The trial lawyer’s challenge is to get the center of gravity and balance to the side of justice, even if that means using some centrifugal force at first to overcome the misplaced center of gravity.

Old habits die hard. How many times have you heard people get even to the level of mockery and hostility when pronouncing “this has never been done here before” or “that is a fanciful new idea”? The inventors of the wheel probably received such flack. Praised be the wheel inventors for pursuing forward.

Beyond the robes of judges, the suits of lawyers, the uniforms and badges of police, the armor of witnesses, and the inconvenience to jurors are people who not long ago emerged from the wombs of their mothers, having left a place of comfort, warmth and harmony to an outside world of cold air, confusion, helplessness, and diapers. These are not people to be feared; nobody is. These are not people to disdain; they are more like us than they are not. These people -— and all people -— are people worthy of our efforts to know and understand with a compassionate spirit and heart, first and foremost because we are all humans on this small planet, second of all because this is the only way we move beyond a culture of conflict and inhumanity towards one of greeter harmony, and third, for trial lawyers, because this is the best way for us to be effective persuaders for our clients, on top of the need for us to know, find, keep and improve the essential skills of oral and written argument.

A trial lawyer’s necessary challenge is to find a way to risk financial profit levels and time that would otherwise be used at leisure in order to fully absorb the lawyer into each client’s cause. How else can the trial lawyer discover the story and persuasion in each client’s case? How else can the trial lawyer earn the client’s trust and get the client to fully open up to the client’s self and the lawyer? How else can the trial lawyer open up to himself or herself in order also to connect with the client, the opposing lawyer, the judge, the jury, and opposing witnesses?

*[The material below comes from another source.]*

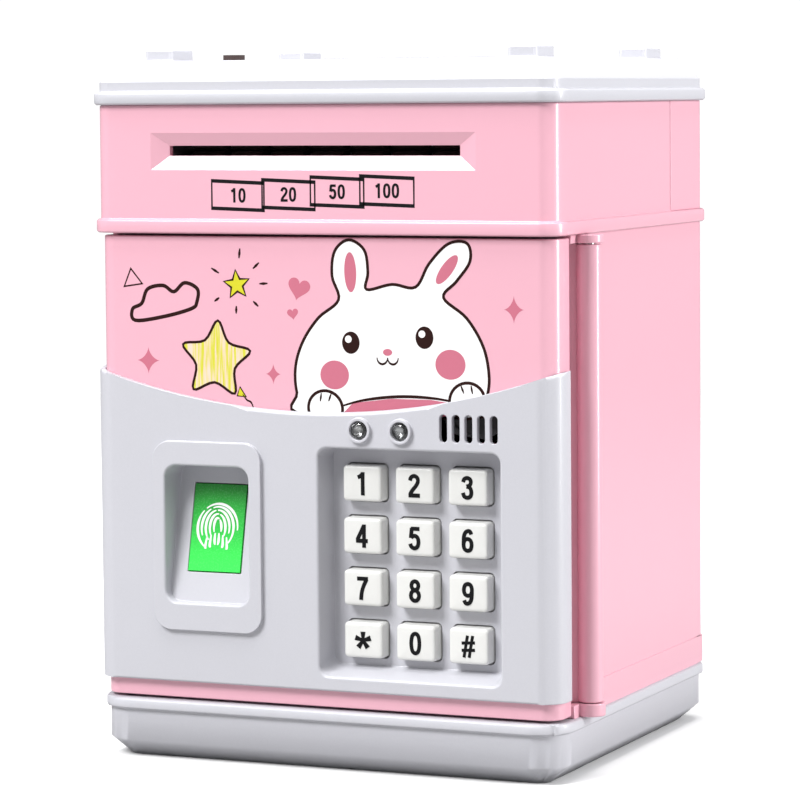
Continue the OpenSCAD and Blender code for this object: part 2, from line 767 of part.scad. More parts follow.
module door_panel() color(grey) difference() {
    union() {
        difference() {
            intersection() {
                translate([0, 0, panel_z0]) linear_extrude(100) difference() {
                    door_plan(door_x0 - 1.5, door_x1 + 1.1, panel_y, 6.5);
                    translate([0, 0.1]) door_plan(door_x0 - 0.1, door_x1 + 0.1, door_y - 0.2,
                        edge_r);
                    translate([-80, -50.5]) square([160, 20]);
                }
                block([-70, -70, panel_z0], [70, -40, 120]);
            }
            rod_y(-70, -40, dish_x, dish_low_z + dish_r, dish_r, $fn = 200);
        }
        front_plate(pad_x0 - 1.4, pad_z0 - 1.4, pad_x1 + 1.4, pad_z1 + 1.4, -59,
            pad_floor_y + 1.2, 3);
        front_plate(bezel_x[0], bezel_z[0], bezel_x[1], bezel_z[1], panel_y - bezel_out,
            door_y - 0.1, 5);
        rest_well([rest_x[0] - 1.9, rest_x[1] + 2], [rest_z[0] - 2.2, rest_z[1] + 1.7], -59,
            rest_skin);
        for (x = lamp_x) rod_y(panel_y - 1.1, door_y - 0.1, x, lamp_z, 3.3);
    }
    front_plate(pad_x0, pad_z0, pad_x1, pad_z1, -70, pad_floor_y, 2.6);
    for (c = [-1:1], r = [-1.5:1.5])
        translate([key_x + c * key_dx, 0, key_z + r * key_dz])
            key_plate(key_play, -52, -49, key_corner + 0.2);
    intersection() {
        rest_well(rest_x, rest_z, -70, 0);
        front_plate(rest_x[0], rest_z[0], rest_x[1], rest_z[1], -71, -40, rest_r);
    }
    on_ramp() block([-finger_w / 2 - key_play, -3, -finger_h / 2 - key_play],
        [finger_w / 2 + key_play, 6, finger_h / 2 + key_play]);
    for (x = lamp_x) rod_y(-62, -50, x, lamp_z, 2.5);
    for (i = [-2:2]) translate([grille_x + i * grille_pitch, 0, grille_z])
        front_plate(-1.05, -grille_half_h, 1.05, grille_half_h, -62, -50, 1.04);
}

module door_back_cover() color(pink) difference() {
    union() {
        front_plate(box_x0, box_z0, box_x1, box_z1, return_y + 0.4, box_y, 3);
        front_plate(box_x0 - 4, box_z0 - 3.6, box_x1 + 3, box_z1 + 3, return_y - 1.2,
            return_y + 0.4, 3);
    }
    front_plate(box_x0 + box_wall, box_z0 + box_wall, box_x1 - box_wall, box_z1 - box_wall,
        return_y - 2, box_y - box_wall, 1.4);
    block([box_x0 - 1, -45.8, latch_z - 4.3], [box_x0 + 3, -40.2, latch_z + 4.3]);
    for (x = box_screw_x, z = box_screw_z) rod_y(-45, -30, x, z, 1.5);
}

module door_cover_screws() color(steel) for (x = box_screw_x, z = box_screw_z)
    translate([x, box_y + 1.5, z]) rotate([90, 0, 0]) screw(2.6, 1.5, 1.3, 9);

module keypad_mat() color(dark) {
    front_plate(pad_x0 + 1, pad_z0 + 1, pad_x1 - 1, pad_z1 - 1, -46.9, -46.2, 2);
    for (c = [-1:1], r = [-1.5:1.5])
        rod_y(-47.6, -46.9, key_x + c * key_dx, key_z + r * key_dz, 3);
}

module main_board() color(board_green) {
    block([pad_x0 - 0.6, -46.1, pad_z0 + 1.4], [pad_x1 + 0.6, -44.5, pad_z1 - 1]);
    color(dark) block([10, -44.5, 50], [22, -43, 62]);
    color(dark) block([30, -44.5, 36], [44, -42.5, 44]);
}

module speaker() color(dark) difference() {
    rod_y(-54.8, -49.6, grille_x, speaker_z, 10);
    rod_y(-55, -53.8, grille_x, speaker_z, 8.6);
}

module led_lenses() color([0.9, 0.92, 0.95, 0.6]) for (x = lamp_x) {
    dome_y = -58.6;
    rod_y(dome_y, -52, x, lamp_z, lens_r);
    translate([x, dome_y, lamp_z]) rotate([90, 0, 0]) rotate_extrude()
        polygon([[0, 0], [lens_r, 0], [2.2, 0.7], [1.5, 1.3], [0.7, 1.55], [0, 1.6]]);
}

module finger_pad() color([0.15, 0.75, 0.3]) on_ramp() {
    block([-finger_w / 2, -0.2, -finger_h / 2], [finger_w / 2, 2.2, finger_h / 2]);
    block([-finger_w / 2 - 1.2, 1.9, -finger_h / 2 - 1.2],
        [finger_w / 2 + 1.2, 2.8, finger_h / 2 + 1.2]);
}

module finger_board() color(board_green) on_ramp() {
    block([-11, 5.2, -14], [11, 6.4, 14]);
    color(dark) block([-3, 3.8, -3], [3, 5.2, 3]);
}

module latch_solenoid() color(steel) difference() {
    union() {
        for (x = [coil_x[0], coil_x[1] - coil_t])
            block([x, -49, latch_z - 7], [x + coil_t, -39.6, latch_z + 7]);
        block([coil_x[0], -49, latch_z - 7], [coil_x[1], -47.6, latch_z + 7]);
        color([0.72, 0.42, 0.2]) rod_x(coil_x[0] + 1.5, coil_x[1] - 1, latch_y, latch_z, 3.6);
    }
    rod_x(coil_x[0] - 1.5, -26, latch_y, latch_z, 2);
}

// Square bolt with a sloping nose, on its plunger
module latch_bolt() color(steel) {
    nose_x = -57.6;
    nose_y = -45.5;
    difference() {
        block([nose_x, nose_y, latch_z - 4], [-47, -40.5, latch_z + 4]);
        translate([nose_x, nose_y, latch_z - 5]) rotate(-45) translate([-3, -1.2, 0])
            cube([6, 2.4, 10]);
    }
    rod_x(-48, -32, latch_y, latch_z, 1.95);
}

// Plate of a key's outline, grown by a margin
module key_plate(margin, y0, y1, r)
    front_plate(-key_w / 2 - margin, -key_h / 2 - margin, key_w / 2 + margin,
        key_h / 2 + margin, y0, y1, r);

// Key with its stop flange behind the panel
module key(col, row) color(key_grey) translate([key_x + col * key_dx, 0, key_z - row * key_dz]) {
    key_plate(0, key_face_y, -49.3, key_corner);
    key_plate(key_flange, -49.4, -48.6, key_corner);
}
module key_1() key(-1, -1.5);
module key_2() key(0, -1.5);
module key_3() key(1, -1.5);
module key_4() key(-1, -0.5);
module key_5() key(0, -0.5);
module key_6() key(1, -0.5);
module key_7() key(-1, 0.5);
module key_8() key(0, 0.5);
module key_9() key(1, 0.5);
module key_star() key(-1, 1.5);
module key_0() key(0, 1.5);
module key_hash() key(1, 1.5);

base_tray();
battery_box();
battery_cells();
battery_contacts();
battery_cover();
battery_cover_screw();
base_screws();
lower_housing();
hinge_pin();
strike_plate();
mechanism_deck();
deck_screws();
upper_housing();
upper_rear_cover();
rear_cover_screws();
top_cap();
cap_screws();
coin_chute();
lower_note_guide();
upper_note_guide();
roller_bracket_left();
roller_bracket_right();
gearbox_cover();
feed_motor();
pressure_springs();
wire_harness();
button_board();
top_button();
motor_pinion();
first_gear();
second_gear();
feed_shaft();
feed_tyres();
feed_gear();
pressure_shaft();
pressure_tyres();
door_shell();
door_panel();
door_back_cover();
door_cover_screws();
keypad_mat();
main_board();
speaker();
led_lenses();
finger_board();
latch_solenoid();
latch_bolt();
finger_pad();
key_1();
key_2();
key_3();
key_4();
key_5();
key_6();
key_7();
key_8();
key_9();
key_star();
key_0();
key_hash();
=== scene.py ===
# %% [markdown]
# # A toy safe coin bank
# The real toy is a small safe moulded in pink and silver-grey plastic. A keypad and a finger pad
# sit on a hinged door, a motor pulls notes in through a slot above it, and coins drop through the
# cap. The frame already fixes every size and every joint, so this file only makes the looks: the
# rolled edges, the keys, the print and the finishes.

# %% Load the frame
import json
import math

import bmesh
import bpy
from mathutils import Matrix, Vector


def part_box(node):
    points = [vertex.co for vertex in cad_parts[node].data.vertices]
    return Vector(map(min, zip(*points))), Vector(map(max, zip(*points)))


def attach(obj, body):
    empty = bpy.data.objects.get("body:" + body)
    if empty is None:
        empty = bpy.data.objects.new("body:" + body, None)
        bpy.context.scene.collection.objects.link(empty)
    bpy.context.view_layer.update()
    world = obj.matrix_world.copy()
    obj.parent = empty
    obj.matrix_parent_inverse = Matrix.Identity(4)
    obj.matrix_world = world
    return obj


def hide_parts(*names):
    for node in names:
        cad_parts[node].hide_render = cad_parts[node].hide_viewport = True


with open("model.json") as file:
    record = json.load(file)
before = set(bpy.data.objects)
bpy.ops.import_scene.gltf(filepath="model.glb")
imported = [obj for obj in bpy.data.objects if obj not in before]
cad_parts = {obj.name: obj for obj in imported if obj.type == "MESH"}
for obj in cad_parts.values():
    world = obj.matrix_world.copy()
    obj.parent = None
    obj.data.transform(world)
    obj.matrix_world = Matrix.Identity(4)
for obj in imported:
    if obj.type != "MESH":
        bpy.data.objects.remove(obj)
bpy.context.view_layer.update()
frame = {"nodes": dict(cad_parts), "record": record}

MM = 0.001
scene = bpy.context.scene
slot_of = {part["node"]: part["material_slot"] for part in frame["record"]["subparts"]}
body_of = {
    node: body
    for body, members in frame["record"]["behaviour"]["bodies"].items()
    for node in members
}

# %% [markdown]
# ## The camera
# The toy stands a little below the lens and is turned so that its right side shows. A long lens
# from almost a metre away keeps the upright edges nearly parallel, which is how a catalogue shows
# such a box. A small vertical shift frames the top without tilting the camera further.

# %% Camera
SENSOR = 36.0
LENS = 161.41
YAW = 0.41349
PITCH = 0.06862
ROLL = 0.00802

camera_data = bpy.data.cameras.new("camera")
camera_data.sensor_width = SENSOR
camera_data.lens = LENS
camera_data.shift_y = -0.075
camera = bpy.data.objects.new("camera", camera_data)
scene.collection.objects.link(camera)
turn = Matrix.Rotation(YAW, 4, "Z") @ Matrix.Rotation(math.pi / 2 - PITCH, 4, "X")
camera.matrix_world = (
    Matrix.Translation(Vector((393.3, -902.4, 177.3)) * MM) @ turn @ Matrix.Rotation(-ROLL, 4, "Z")
)
scene.camera = camera
print("camera:", round(camera_data.lens, 1), "mm lens")

# %% [markdown]
# ## Building shader nodes
# Every finish here is made of the same few moves: add a node, set some of its values, link others.
# One small helper does that, so that each finish below reads as a list of what it is made of.
# A second helper opens a node group with named inputs and outputs, for effects that several
# finishes share.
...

As confirmed recently through exercises with some very effective and persuasive colleagues, a lawyer comes closer to trial victory through the interrelated approaches of scene setting, connecting fully with our clients, and psychodrama.

Here is one scenario —- from the civil side, but certainly useful for the criminal defense side -— that is ripe for scene setting.  A plaintiff was unceremoniously dumped from his job, and various factors point out unlawful discrimination. The plaintiff’s lawyer can get closer to victory by getting into the moment (and away from all the legalese and lifeless prose of the hundreds if not thousands of pages of case evidence) and practicing fully being in the role of the client, including literally walking on the stage or floor to set the scene where the client was fired, to even include setting up chairs and other physical items to set the stage.

By setting the scene in such a way, the lawyer, client, judge, and jury are better able to be transported to the land of a moving picture being worth a thousand words, to the land of being in the moment, and to the land of the lawyer and client speaking in a just-folks way rather than in the stiff and stilted manner too often favored by too many lawyers. By setting the scene (and certainly by visiting the scene, if that is possible), there are fewer obstacles to the lawyer and client being on the same page in talking about what really happened, including on the deepest levels.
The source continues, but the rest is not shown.